▶ [THE PROBLEM]: Gather every line holding the string "picture".
##### TASK INPUT
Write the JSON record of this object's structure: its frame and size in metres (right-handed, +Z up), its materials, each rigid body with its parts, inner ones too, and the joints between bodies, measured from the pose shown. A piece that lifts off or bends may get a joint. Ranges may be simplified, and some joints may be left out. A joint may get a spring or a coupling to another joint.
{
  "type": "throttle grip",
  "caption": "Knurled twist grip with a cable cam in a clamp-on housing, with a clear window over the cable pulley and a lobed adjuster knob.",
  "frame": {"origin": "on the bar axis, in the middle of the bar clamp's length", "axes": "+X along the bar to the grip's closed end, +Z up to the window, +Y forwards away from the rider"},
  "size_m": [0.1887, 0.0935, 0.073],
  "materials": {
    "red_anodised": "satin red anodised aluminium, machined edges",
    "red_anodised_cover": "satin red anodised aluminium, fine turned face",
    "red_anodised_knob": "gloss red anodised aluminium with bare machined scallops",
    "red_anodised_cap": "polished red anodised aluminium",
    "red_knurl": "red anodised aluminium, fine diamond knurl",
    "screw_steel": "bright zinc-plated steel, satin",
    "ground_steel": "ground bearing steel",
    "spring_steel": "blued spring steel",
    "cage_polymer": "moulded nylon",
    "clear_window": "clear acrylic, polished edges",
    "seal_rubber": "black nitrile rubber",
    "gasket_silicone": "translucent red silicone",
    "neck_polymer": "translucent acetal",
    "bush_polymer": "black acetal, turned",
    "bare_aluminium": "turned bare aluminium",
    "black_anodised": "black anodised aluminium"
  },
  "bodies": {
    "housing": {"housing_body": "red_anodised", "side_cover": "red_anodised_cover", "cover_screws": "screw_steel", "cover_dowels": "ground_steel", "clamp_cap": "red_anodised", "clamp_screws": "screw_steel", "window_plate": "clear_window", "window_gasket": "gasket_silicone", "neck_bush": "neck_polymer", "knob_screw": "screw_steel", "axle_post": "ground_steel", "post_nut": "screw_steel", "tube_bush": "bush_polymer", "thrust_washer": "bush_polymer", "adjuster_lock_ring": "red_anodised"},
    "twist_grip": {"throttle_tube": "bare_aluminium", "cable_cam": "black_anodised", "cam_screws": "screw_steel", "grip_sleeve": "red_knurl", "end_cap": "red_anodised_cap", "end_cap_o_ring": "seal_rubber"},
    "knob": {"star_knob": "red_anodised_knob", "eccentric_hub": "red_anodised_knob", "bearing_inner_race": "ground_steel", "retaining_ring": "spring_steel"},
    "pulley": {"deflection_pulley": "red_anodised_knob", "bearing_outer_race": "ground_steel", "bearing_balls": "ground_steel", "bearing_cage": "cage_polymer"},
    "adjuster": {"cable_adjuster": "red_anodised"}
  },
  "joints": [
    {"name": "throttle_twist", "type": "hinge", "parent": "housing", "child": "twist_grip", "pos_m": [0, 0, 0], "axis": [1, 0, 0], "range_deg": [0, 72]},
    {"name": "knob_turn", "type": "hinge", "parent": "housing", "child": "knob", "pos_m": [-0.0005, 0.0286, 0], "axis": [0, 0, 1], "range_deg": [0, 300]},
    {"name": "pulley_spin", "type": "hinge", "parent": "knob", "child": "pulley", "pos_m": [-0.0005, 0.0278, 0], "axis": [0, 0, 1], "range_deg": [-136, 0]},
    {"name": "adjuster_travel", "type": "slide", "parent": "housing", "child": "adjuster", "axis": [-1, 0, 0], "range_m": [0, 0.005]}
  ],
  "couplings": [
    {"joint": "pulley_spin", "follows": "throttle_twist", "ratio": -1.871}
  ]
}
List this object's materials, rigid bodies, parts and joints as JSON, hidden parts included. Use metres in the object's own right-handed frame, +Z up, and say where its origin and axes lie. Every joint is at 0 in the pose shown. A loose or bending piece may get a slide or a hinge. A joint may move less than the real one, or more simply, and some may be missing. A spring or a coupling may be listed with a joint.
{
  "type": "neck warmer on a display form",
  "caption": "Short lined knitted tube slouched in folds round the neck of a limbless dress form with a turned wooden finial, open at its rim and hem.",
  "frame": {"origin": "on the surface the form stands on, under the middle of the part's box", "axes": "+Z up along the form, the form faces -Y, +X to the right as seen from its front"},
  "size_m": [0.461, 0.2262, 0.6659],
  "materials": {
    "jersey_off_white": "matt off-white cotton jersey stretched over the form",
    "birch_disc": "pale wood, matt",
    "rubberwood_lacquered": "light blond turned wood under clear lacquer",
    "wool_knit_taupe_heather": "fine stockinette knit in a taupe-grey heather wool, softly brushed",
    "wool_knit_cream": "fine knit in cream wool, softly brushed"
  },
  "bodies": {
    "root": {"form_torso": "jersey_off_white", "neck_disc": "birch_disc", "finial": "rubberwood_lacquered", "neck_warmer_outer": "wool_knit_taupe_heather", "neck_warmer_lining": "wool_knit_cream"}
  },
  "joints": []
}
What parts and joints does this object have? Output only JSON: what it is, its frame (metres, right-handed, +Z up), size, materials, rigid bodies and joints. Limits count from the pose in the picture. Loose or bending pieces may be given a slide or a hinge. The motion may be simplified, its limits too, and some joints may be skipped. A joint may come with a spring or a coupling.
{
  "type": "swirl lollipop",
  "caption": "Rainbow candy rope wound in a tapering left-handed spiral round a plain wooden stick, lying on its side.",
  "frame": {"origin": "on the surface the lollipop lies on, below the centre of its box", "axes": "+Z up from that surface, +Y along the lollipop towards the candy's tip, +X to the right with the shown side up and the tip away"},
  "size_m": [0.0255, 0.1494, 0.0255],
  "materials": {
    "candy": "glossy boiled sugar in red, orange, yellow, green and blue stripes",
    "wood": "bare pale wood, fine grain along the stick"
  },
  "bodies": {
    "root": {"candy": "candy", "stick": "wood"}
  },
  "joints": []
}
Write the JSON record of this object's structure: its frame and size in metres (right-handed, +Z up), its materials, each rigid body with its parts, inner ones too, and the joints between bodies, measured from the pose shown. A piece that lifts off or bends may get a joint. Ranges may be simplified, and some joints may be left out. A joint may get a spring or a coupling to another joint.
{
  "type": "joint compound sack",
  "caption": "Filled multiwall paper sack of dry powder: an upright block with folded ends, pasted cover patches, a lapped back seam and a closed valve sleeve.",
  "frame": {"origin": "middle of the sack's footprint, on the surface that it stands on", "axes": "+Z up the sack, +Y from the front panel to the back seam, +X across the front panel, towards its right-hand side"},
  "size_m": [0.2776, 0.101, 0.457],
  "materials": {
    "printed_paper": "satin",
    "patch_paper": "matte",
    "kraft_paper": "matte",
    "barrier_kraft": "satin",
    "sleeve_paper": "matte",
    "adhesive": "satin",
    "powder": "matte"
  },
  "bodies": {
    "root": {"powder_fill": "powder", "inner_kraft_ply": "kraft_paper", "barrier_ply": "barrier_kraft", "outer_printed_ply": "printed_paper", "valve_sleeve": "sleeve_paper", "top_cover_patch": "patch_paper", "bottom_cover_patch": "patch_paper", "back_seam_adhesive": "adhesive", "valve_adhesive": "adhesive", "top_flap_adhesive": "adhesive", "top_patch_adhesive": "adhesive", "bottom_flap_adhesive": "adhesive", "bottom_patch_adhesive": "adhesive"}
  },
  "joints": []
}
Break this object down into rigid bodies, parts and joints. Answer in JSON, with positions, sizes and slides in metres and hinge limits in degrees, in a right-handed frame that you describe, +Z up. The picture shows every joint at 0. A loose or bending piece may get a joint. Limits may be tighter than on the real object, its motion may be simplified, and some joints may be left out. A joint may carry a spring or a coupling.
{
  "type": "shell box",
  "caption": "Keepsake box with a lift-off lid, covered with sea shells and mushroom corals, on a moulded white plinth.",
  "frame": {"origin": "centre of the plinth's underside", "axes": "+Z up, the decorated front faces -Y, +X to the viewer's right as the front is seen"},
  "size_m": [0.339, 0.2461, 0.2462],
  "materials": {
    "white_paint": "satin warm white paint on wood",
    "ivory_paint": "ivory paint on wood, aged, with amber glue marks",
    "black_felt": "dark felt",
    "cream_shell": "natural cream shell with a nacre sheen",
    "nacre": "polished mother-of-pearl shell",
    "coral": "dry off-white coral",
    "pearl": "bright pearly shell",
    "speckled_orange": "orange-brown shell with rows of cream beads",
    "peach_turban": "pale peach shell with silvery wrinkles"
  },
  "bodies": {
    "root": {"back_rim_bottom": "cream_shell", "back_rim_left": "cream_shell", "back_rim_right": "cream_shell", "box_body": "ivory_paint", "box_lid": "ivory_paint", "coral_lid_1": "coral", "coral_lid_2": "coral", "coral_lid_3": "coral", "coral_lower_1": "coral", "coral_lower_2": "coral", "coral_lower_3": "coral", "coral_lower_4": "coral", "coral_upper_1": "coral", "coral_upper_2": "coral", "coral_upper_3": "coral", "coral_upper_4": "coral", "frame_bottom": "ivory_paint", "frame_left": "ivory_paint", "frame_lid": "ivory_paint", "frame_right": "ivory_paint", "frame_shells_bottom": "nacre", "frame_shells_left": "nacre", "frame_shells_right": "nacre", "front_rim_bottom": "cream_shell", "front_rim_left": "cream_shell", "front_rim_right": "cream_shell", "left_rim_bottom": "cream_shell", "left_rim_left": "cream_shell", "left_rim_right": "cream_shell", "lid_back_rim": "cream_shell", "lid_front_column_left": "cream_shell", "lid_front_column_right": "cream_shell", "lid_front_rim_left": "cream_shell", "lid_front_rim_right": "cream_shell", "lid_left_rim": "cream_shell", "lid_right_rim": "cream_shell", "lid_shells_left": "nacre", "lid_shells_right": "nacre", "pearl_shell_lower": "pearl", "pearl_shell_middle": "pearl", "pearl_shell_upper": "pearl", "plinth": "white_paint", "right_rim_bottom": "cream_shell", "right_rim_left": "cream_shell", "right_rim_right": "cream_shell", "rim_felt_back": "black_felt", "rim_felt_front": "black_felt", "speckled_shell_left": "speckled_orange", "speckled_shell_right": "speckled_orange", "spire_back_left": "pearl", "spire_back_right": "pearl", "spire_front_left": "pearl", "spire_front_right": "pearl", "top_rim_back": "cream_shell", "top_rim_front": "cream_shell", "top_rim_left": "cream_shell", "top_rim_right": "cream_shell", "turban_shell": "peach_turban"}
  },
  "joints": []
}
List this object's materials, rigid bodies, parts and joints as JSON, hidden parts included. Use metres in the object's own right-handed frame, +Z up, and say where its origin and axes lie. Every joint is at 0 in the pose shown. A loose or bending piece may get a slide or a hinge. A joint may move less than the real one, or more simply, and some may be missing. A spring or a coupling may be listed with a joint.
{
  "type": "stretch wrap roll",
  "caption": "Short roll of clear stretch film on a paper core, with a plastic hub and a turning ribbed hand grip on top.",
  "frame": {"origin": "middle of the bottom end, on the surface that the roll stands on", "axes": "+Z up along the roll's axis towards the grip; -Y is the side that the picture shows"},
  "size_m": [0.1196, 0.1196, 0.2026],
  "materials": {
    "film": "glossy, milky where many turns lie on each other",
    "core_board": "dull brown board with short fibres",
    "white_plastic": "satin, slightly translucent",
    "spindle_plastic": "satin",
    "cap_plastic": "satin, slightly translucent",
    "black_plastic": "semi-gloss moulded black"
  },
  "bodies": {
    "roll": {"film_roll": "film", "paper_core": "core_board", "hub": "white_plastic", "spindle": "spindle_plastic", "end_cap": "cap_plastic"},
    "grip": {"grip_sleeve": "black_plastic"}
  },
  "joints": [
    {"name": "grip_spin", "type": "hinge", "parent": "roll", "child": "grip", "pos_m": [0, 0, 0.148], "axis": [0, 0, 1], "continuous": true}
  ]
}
##########
▶ [ANSWER IN FULL]:
What parts and joints does this object have? Output only JSON: what it is, its frame (metres, right-handed, +Z up), size, materials, rigid bodies and joints. Limits count from the pose in the picture. Loose or bending pieces may be given a slide or a hinge. The motion may be simplified, its limits too, and some joints may be skipped. A joint may come with a spring or a coupling.
Break this object down into rigid bodies, parts and joints. Answer in JSON, with positions, sizes and slides in metres and hinge limits in degrees, in a right-handed frame that you describe, +Z up. The picture shows every joint at 0. A loose or bending piece may get a joint. Limits may be tighter than on the real object, its motion may be simplified, and some joints may be left out. A joint may carry a spring or a coupling.
  "frame": {"origin": "middle of the bottom end, on the surface that the roll stands on", "axes": "+Z up along the roll's axis towards the grip; -Y is the side that the picture shows"},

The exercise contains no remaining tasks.